HARTFORD COURANT, 'POST PUTS FRUSTRATION IN PAST'

February 7, 2007

By TOM YANTZ

Hartford Courant Staff Writer

Post University was a combined 17-38 in its past two basketball seasons.

This season, the Eagles are avoiding some of the frustrations of those disappointing years.

Post, which has won 10 of 12, went to 10-0 at home with a 72-63 victory over University of the Sciences Saturday at Drubner Center in Waterbury. Post (13-9, 11-4 Central Atlantic Collegiate Conference) is one game behind first-place Philadephia University.

"We've relied on our quickness and more help defense," coach Mike Donnelly said. "There also is the confidence factor. We won three straight games earlier by one point. An A.J. Reitter floater with 11 seconds left [to beat Goldey-Beacom of Wilmington, Del., 59-58], Gary Shick grabbed an offensive rebound and hit a three [to beat Wilmington, 63-62] and Peter Lawal had a dunk with 14 seconds left [to beat Bloomfield College, 96-95]."

The Eagles have a balanced offense led by junior swingman Arthur Robertson (12 .9 points), sophomore forward Reitter (10.8), junior forward Lawal (10.5), senior guard Shick (8.3) of Bloomfield and sophomore center Jesse Iyalekhue (7.6).

"We're quick, rotate and recover well on defense," Donnelly said. "We're athletic and we try to make guys score over us."

On offense the Eagles thrive when they run.

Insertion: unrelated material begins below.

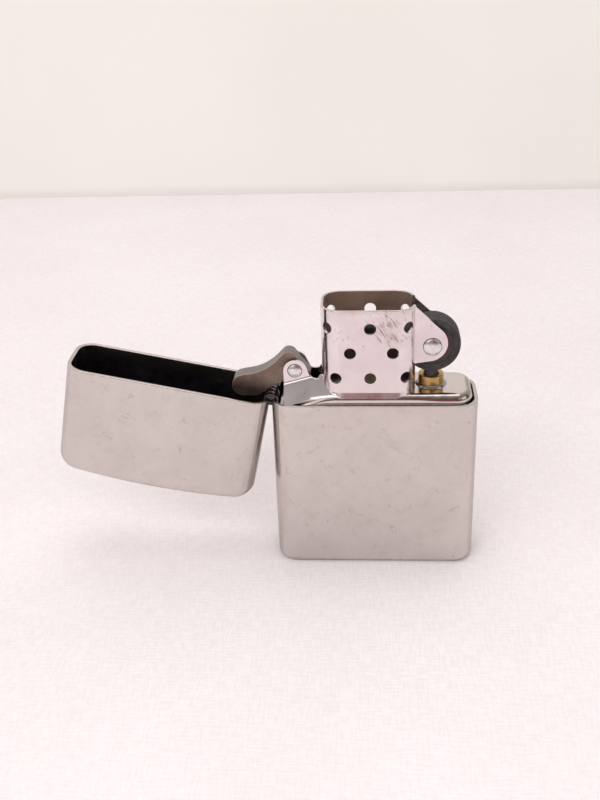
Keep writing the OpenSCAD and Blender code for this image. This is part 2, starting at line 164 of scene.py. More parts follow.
def upright(x, y=0, z=0):
    return Matrix.Translation((x, y, z))


def lying(x, y, z):
    """Turns a lathe's axis to run front to back."""
    return Matrix.Translation((x, y, z)) @ Matrix.Rotation(pi / 2, 4, "X")


def add_object(name, data):
    thing = bpy.data.objects.new(name, data)
    bpy.context.scene.collection.objects.link(thing)
    return thing


def add_mesh(name, parts, materials=(), unit=MM):
    """A mesh object from (vertices, faces)."""
    verts, faces = parts
    mesh = bpy.data.meshes.new(name)
    mesh.from_pydata([Vector(v) * unit for v in verts], [], faces)
    for material in materials:
        mesh.materials.append(material)
    return add_object(name, mesh)


def build(name, parts, body, materials, index=None, weld=WELD):
    """A piece that rides on a CAD body. Index gives each face's material."""
    piece = add_mesh(name, parts, materials)
    if index:
        piece.data.polygons.foreach_set("material_index", index)
    clean(piece, weld)
    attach(piece, body)
    return piece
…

They spread the court in half-court sets.

"At the Division II level you're not going to get position players necessarily. We have guys who just play basketball. We try to manipulate the matchups. So for example, we'll move our big guys outside to force them to try to guard us."

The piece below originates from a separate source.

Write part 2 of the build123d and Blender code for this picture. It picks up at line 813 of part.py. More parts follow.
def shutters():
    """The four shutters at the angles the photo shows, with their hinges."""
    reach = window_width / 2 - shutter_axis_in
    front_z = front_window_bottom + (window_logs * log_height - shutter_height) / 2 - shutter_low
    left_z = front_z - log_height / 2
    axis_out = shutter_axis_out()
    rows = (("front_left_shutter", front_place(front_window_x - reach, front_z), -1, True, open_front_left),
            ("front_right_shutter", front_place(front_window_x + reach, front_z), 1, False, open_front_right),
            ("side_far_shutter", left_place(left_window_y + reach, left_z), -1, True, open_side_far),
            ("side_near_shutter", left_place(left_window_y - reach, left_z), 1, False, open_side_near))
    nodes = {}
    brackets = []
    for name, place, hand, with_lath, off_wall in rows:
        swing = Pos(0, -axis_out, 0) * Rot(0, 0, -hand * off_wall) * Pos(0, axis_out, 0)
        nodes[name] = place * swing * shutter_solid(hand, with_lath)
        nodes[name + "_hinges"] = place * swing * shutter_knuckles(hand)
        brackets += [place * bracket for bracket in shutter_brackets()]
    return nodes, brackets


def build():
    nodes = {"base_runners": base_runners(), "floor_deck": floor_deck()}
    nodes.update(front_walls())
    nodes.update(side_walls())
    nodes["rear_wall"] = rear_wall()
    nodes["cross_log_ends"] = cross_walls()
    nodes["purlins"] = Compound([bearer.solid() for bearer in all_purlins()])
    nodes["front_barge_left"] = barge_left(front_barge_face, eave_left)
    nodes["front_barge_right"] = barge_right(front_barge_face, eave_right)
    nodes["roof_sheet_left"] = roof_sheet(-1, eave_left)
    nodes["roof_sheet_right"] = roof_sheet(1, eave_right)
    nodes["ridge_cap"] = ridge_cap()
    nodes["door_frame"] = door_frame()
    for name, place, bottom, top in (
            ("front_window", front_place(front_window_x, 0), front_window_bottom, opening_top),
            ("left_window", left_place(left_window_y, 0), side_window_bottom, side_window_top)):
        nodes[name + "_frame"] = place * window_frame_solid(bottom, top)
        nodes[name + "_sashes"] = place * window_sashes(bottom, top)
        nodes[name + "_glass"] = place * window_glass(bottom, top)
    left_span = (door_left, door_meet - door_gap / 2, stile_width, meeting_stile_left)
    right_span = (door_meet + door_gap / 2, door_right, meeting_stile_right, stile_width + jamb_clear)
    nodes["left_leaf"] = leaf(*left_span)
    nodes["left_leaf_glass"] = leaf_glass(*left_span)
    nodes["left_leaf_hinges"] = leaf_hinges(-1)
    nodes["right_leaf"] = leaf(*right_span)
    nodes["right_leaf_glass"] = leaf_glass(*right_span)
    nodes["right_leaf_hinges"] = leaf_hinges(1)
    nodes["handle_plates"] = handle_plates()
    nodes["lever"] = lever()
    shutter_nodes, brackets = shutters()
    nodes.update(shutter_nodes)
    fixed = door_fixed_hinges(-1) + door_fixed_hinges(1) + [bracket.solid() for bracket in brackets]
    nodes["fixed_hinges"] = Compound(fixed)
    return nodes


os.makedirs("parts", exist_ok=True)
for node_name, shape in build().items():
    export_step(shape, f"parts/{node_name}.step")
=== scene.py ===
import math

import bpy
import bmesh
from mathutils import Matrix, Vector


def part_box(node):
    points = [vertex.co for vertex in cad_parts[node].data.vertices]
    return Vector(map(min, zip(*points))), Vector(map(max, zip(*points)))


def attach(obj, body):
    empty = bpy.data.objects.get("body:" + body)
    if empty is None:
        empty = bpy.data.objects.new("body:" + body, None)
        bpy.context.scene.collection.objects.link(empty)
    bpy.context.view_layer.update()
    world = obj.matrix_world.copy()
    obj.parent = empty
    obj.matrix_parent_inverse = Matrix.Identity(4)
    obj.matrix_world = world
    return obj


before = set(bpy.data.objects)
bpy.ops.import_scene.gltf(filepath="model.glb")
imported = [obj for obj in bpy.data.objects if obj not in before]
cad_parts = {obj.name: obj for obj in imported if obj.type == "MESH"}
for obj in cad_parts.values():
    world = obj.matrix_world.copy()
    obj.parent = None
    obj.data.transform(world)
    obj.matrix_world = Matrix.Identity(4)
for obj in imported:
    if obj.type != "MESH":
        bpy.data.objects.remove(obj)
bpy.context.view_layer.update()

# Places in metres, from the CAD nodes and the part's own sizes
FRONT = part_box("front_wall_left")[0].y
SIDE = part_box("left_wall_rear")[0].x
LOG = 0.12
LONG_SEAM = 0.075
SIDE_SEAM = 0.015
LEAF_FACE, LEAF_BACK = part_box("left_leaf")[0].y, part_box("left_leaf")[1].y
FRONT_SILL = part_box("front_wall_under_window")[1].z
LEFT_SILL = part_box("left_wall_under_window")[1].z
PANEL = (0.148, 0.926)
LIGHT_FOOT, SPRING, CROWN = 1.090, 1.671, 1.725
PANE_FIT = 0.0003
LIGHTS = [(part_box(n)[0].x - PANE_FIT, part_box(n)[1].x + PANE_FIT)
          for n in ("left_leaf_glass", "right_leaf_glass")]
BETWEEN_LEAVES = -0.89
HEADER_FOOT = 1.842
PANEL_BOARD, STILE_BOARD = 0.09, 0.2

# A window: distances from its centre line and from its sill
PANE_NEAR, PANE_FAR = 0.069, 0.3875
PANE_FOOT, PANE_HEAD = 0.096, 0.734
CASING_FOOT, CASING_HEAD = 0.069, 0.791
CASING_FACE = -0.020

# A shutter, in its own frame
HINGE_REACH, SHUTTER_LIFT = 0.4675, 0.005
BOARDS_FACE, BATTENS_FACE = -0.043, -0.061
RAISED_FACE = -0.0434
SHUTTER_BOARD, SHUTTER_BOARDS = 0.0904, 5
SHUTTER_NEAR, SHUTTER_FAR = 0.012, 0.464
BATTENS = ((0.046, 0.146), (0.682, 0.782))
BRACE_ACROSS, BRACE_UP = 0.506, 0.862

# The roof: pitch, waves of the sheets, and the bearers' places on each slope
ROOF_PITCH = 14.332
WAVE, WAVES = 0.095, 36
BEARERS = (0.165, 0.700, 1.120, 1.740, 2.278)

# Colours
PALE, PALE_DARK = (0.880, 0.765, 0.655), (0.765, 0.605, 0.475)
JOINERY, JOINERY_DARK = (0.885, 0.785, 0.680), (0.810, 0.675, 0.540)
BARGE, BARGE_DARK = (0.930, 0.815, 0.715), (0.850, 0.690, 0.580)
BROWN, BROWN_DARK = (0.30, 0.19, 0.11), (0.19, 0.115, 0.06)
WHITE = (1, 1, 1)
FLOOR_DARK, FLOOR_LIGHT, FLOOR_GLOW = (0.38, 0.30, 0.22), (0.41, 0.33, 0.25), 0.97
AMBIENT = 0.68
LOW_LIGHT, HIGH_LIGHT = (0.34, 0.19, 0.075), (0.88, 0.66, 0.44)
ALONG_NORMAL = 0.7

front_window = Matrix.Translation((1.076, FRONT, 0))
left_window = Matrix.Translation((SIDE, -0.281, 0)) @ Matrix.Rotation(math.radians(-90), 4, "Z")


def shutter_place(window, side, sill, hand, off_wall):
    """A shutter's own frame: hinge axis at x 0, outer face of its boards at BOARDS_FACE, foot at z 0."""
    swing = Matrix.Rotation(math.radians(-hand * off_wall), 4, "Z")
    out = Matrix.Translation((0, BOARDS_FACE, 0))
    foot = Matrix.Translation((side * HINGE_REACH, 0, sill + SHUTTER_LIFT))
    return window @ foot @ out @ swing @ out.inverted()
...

The spread offense creates gaps in the defense.

Post's 83-67 victory over Philadelphia University, which featured Central Connecticut transfer forward Jason Hickenbottom, is its most impressive.

"Last year [11-17] we didn't hit the big shots, didn't get to enough loose balls and didn't make enough of the extra passes," Donnelly s aid. "We didn't make enough plays to be a consistent, winning team.

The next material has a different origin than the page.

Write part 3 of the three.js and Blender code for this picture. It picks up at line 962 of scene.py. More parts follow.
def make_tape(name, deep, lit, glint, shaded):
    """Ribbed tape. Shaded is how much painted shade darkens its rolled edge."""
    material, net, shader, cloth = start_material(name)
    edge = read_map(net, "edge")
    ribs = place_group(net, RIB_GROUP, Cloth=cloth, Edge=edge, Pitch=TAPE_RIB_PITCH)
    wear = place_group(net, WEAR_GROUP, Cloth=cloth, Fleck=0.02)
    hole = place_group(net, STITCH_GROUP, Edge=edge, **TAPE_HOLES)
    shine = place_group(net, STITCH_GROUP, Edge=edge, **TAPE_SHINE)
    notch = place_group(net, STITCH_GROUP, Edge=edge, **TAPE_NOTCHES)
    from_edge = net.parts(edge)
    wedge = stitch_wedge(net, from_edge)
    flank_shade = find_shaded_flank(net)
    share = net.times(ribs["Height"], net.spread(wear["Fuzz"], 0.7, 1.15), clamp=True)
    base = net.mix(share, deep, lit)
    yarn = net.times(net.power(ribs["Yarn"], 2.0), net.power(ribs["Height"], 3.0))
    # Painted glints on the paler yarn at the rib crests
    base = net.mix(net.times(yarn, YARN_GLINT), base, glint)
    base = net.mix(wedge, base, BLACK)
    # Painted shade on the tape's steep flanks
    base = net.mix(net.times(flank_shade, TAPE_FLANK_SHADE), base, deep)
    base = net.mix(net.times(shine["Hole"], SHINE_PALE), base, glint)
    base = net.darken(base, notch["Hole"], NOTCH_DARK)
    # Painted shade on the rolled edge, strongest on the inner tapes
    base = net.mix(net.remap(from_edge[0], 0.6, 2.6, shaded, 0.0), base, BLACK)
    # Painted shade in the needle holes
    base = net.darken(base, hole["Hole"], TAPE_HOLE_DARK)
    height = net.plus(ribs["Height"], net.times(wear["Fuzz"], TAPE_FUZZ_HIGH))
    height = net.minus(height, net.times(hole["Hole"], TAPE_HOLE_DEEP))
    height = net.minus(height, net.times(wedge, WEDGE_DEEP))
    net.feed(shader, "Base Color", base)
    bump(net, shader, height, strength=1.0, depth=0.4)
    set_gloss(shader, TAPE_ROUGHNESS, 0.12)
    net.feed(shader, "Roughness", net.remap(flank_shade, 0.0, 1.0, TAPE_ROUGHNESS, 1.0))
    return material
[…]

"I told the team before this season to keep believing because I knew we had good players, and that their time would come. And they stuck with it. They've done what we've asked in practice and games. And when you win, especially winning some of those close ones, it's amazing how confidence spills over into everything you do. You believe and play like you're a solid team."